Her first album, The Author, was released on her old label, Kitchenware, in 2009, to mixed reviews, receiving almost universal praise for her vocal performance but with many critics citing some weaker songs as its main flaw. But one thing commonly agreed by critics is that where she makes the greatest impression is live.
My first experience of Karima as a performer was as support for King Charles (another artist bubbling under on many of those annoying ‘artist to watch’ lists,) where she not only blew my socks off, but blew them right out of the building, and all the way home to my wash basket. As insubstantial as she appears on stage – a nervy looking, dark-haired dandelion-like thing – she projects more passion and spirit with her performance than you could believe possible. “I feel alive when I’m on stage,” she says. “It’s the only place I want to be.”

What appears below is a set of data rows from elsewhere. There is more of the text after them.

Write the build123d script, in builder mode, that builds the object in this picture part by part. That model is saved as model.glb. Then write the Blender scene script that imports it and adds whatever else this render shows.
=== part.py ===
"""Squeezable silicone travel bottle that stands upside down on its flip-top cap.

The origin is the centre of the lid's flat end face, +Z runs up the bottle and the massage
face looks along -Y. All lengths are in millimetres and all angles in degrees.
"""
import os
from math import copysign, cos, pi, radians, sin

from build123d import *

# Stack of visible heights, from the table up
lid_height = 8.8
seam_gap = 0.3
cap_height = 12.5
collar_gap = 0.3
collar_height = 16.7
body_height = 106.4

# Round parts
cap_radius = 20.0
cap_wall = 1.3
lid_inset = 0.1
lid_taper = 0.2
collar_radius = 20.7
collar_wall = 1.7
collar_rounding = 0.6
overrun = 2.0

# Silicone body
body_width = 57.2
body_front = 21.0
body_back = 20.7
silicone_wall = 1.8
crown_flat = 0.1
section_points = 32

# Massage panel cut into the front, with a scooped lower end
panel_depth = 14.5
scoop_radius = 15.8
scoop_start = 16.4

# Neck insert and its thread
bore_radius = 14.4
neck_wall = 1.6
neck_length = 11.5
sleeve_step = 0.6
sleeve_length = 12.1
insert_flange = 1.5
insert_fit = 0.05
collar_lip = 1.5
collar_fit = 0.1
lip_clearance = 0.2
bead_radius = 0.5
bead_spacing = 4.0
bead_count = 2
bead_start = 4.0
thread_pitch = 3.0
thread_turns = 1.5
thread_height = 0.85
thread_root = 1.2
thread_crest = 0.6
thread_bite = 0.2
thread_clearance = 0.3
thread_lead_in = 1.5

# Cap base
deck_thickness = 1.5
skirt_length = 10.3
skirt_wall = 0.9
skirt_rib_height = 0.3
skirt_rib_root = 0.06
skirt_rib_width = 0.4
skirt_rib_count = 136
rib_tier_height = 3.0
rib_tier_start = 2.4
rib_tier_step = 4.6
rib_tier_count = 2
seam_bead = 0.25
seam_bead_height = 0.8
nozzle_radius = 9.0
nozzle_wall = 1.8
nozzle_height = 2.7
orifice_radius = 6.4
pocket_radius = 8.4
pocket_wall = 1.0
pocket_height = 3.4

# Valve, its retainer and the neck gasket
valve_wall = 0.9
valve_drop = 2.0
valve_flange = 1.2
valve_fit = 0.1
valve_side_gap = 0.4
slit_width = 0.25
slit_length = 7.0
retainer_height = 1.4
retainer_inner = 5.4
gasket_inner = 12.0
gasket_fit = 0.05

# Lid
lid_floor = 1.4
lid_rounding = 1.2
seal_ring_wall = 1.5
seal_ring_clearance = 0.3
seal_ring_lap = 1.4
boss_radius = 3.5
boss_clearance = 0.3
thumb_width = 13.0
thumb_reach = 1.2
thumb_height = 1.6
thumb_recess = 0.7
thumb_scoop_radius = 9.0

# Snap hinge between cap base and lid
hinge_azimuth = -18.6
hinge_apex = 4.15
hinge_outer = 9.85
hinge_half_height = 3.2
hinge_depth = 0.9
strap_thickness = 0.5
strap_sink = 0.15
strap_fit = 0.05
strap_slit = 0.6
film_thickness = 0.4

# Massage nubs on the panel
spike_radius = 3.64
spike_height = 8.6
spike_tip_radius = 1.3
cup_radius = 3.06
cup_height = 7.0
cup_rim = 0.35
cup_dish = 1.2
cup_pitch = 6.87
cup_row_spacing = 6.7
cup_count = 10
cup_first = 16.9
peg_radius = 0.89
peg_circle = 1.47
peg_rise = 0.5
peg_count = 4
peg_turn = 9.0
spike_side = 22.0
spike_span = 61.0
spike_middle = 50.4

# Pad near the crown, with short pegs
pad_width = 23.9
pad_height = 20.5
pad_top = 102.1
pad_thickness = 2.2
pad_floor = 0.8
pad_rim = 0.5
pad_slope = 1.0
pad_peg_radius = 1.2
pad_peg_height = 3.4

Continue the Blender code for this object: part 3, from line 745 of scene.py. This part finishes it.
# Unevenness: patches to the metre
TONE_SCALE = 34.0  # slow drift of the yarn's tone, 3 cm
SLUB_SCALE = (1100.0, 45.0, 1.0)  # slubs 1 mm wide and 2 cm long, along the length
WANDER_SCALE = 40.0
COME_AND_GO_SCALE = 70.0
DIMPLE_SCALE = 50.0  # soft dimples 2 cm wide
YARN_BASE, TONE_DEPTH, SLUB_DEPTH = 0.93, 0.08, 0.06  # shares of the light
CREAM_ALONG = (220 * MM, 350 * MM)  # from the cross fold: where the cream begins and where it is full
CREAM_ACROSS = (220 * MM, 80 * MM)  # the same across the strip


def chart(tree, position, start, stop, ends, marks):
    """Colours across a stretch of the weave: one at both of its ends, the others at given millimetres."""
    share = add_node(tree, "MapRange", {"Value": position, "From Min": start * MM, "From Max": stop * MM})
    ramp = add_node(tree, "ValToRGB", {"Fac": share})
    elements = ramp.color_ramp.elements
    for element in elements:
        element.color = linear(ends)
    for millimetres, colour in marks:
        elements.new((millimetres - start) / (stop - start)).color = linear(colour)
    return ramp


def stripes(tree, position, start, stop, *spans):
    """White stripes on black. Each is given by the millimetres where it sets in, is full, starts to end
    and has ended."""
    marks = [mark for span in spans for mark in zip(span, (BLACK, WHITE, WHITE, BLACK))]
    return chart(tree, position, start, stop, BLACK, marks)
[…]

Karima is still very young, and not yet fully grown into her talent. She needs the chance to flourish at her own pace. Her incredible ability and potential have been recognized by the industry people who make those kind of calls, but, in this time of transition for the music business, they’re too eager to drop something into the pool of artists then act surprised when it doesn’t make the expected splash. It’s abundantly clear to anyone who hears her just how good she could be, but these things take time and can’t be forced.
Her upcoming second album, The Remedy, is due for release early in 2012. Of it, she told us “this album is so much better than the first; more mature and more about the things that are going on in my life right now.” If that’s true, and her new label give her the support this kind of young talent needs, then 2012 really could be the year in which she becomes the musical prodigy she deserves to be.